Thursday, January 21, 2010

The Great Louis

Hanging on the wall above my desk here in the Berkeley house is a wonderful black-and-white photo of Louis Armstrong (look far left). He’s sitting on an elegant staircase, dressed in a tux, smiling that incandescent smile, holding his magical trumpet in his lap. The picture was taken on the set of “High Society,” the musical remake of “The Philadelphia Story,” music by Cole Porter, with a cast that included Bing Crosby, Frank Sinatra, Grace Kelly and Louis. The movie came out in 1956, and my parents—who loved what has come to be known as the Great American Songbook—took me with them to see the movie. I was five, and remember walking out of the theater thinking Grace Kelly was the most beautiful woman in the world, except for my mother. And I thought Louis Armstrong was just great because he projected pure happiness. My father, a frustrated songwriter who should have gone to Juilliard, told me that Louis was the King of Jazz. I didn’t know what jazz was, but over the years I gratefully learned. And my dad was right: Louis was the King of Jazz. Actually, he was king of much more.
If anyone ever asked me what celebrated person in the 20th Century I most admired, the answer would come in a nano-second: Louis Armstrong. He was, of course, a one-of-a-kind musical genius whose immense talent spread jazz from his hometown of New Orleans to the world. He also was one of the great male vocalists of the aforementioned Great American Songbook. Also a gifted writer with a unique and honest voice. But above all these accomplishments, he was a man who brought such joy to anyone lucky enough to listen to his recordings or see him perform.
I was one of the lucky ones to hear him play live. It was sometime around 1967 or so. Louis was performing on a double bill with the Dave Brubeck Quartet, one of my favorite groups. Louis and his All-Stars came on first. The venue: the Singer Bowl, part of the ’64-’65 World’s Fair in Flushing-Meadows (ironically, the Singer Bowl was renamed Louis Armstrong Stadium after Louis, who lived in nearby Corona, died in 1971). In all likelihood, he played the songs he’d been playing for decades with the All-Stars. He would have been about 66 or so, singing more than playing after all those thousands and thousands of one-night stands and concerts had worn out those lips (he could still play, but not with the same gifts he showed in the 20s and 30s—or on some of those great albums made with producers George Avakian at Columbia or Norman Granz at Verve in the 50s (at this moment, I’m listening to Louis and Oscar Petterson collaborating on “You Go to My Head” from one of those Verve classics). Just seeing him on that stage was enough for me, a memory that never fails to make me smile.

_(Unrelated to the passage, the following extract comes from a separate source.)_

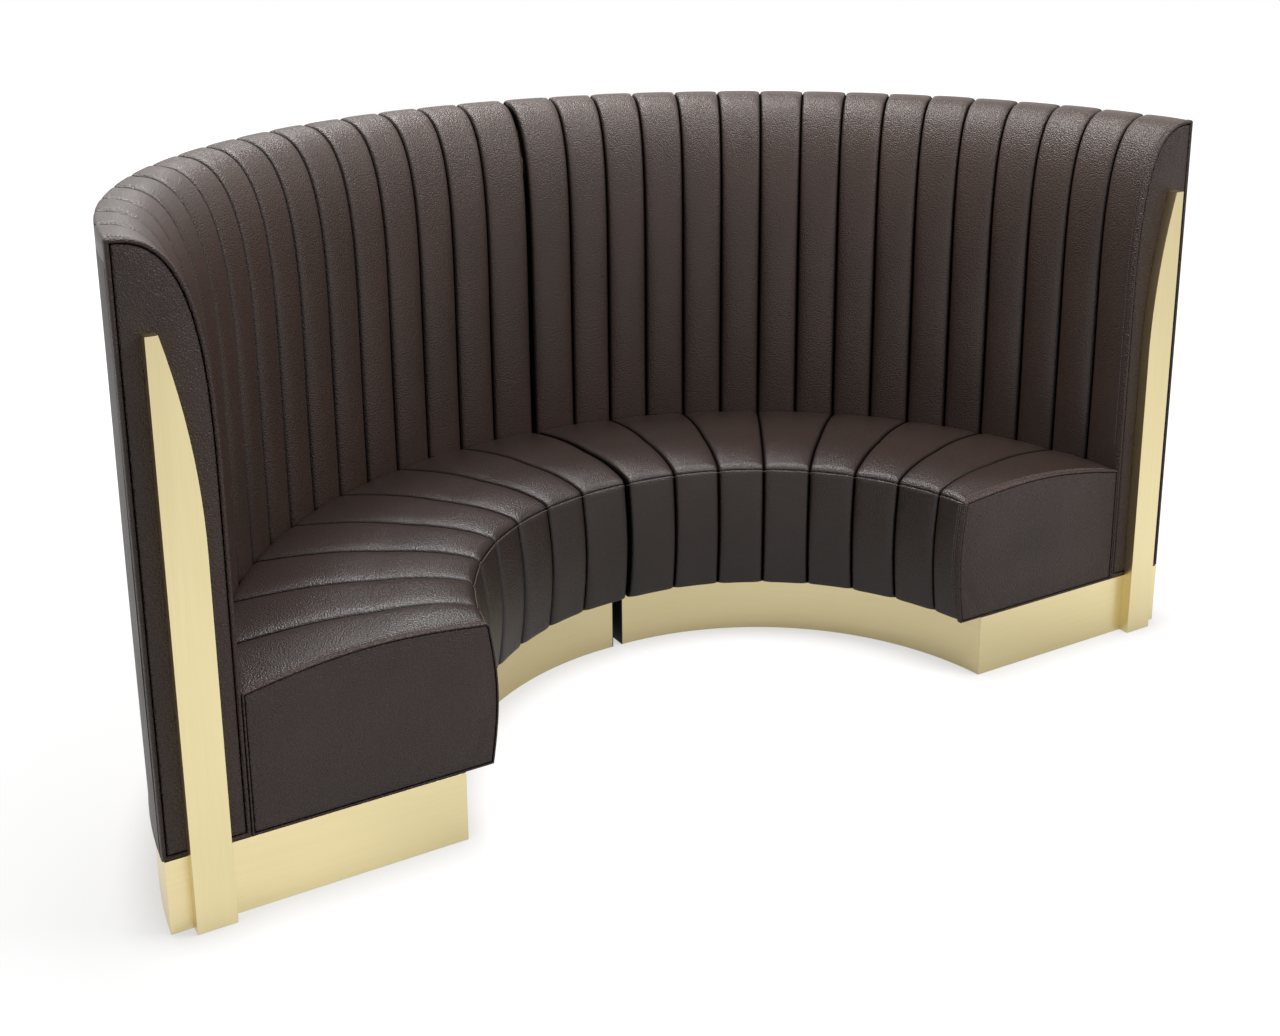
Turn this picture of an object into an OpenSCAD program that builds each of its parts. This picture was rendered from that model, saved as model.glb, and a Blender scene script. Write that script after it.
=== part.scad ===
// Half-round booth seat in two mirrored modules, in millimetres.
// The back stands on an arc, the open side faces -Y and the floor is z = 0.
// Each module is drawn round its own arc centre: +Y runs to the joint between
// the modules, +X runs along the front plane to the module's free end.

/* [Plan] */
// Radius of the outside of the back
outer_r = 1237; // [1200:1:1400]
// Distance from the middle of the booth to each module's arc centre
module_shift = 15; // [12:1:40]
// Distance from the arc centre back to the flat end faces
end_y = 70; // [40:1:120]
// Gap between the two upholstered bodies
body_gap = 8; // [4:1:20]
// Gap between the two plinths
plinth_gap = 24; // [10:1:40]

/* [Back] */
// Height of the back above the floor
body_h = 1285; // [1200:1:1500]
// Thickness of the back at its padded crests
back_t = 154; // [145:1:200]
// Height at which the back starts to roll over
lean_z = 700; // [600:1:900]
// Channels across the back of one module
back_channels = 16; // [8:2:24]
// Angle of one back channel
channel_angle = 5.35; // [2:0.05:5.5]
// Depth of the sewn channels in the back
back_groove = 12; // [4:1:20]
// Radius of the outer top rim
rim_r = 5; // [2:1:10]
// Thickness of the leather and felt outside the back
cover_t = 4; // [2:0.5:8]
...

Louis was a great human being, and now he has a great biography, “Pops: A Life of Louis Armstrong” by Terry Teachout. Teachout, the Wall Street Journal’s drama critic (who gets extra credit for roving America and attending local productions to prove fine theater is not confined to Manhattan), has worked as a bassist, and his musical knowledge helps immeasurably when describing Louis’ historic recordings. He’s equally good at the intricacies of Louis’ life: the impoverished childhood, the rise to stardom, his four marriages, the many sidemen who played with him, the recording contracts, the Chicago and New York gangsters who wanted a piece of him, his lifelong love of good weed, and much more.
My one regret is that I never knocked on Louis’ door. Corona is but a few subway stops from Flushing-Main Street (I grew up in Flushing). Odds are he wouldn’t have been there given his commitments to performing on the road. But I wish I’d given it a try. That house is now a museum--and well worth the trip on the No. 7 train.
So read “Pops.” And listen to the amazing music, available on CD and through iTunes, and appreciate what musical genius is.
I guess I’ve been somewhat presumptuous in calling him Louis (that’s pronounced Lew-is, never Louie, BTW). But Louis had no pretensions, part of his greatness.
“Potato Head Blues” is playing now—and so is that smile on my face.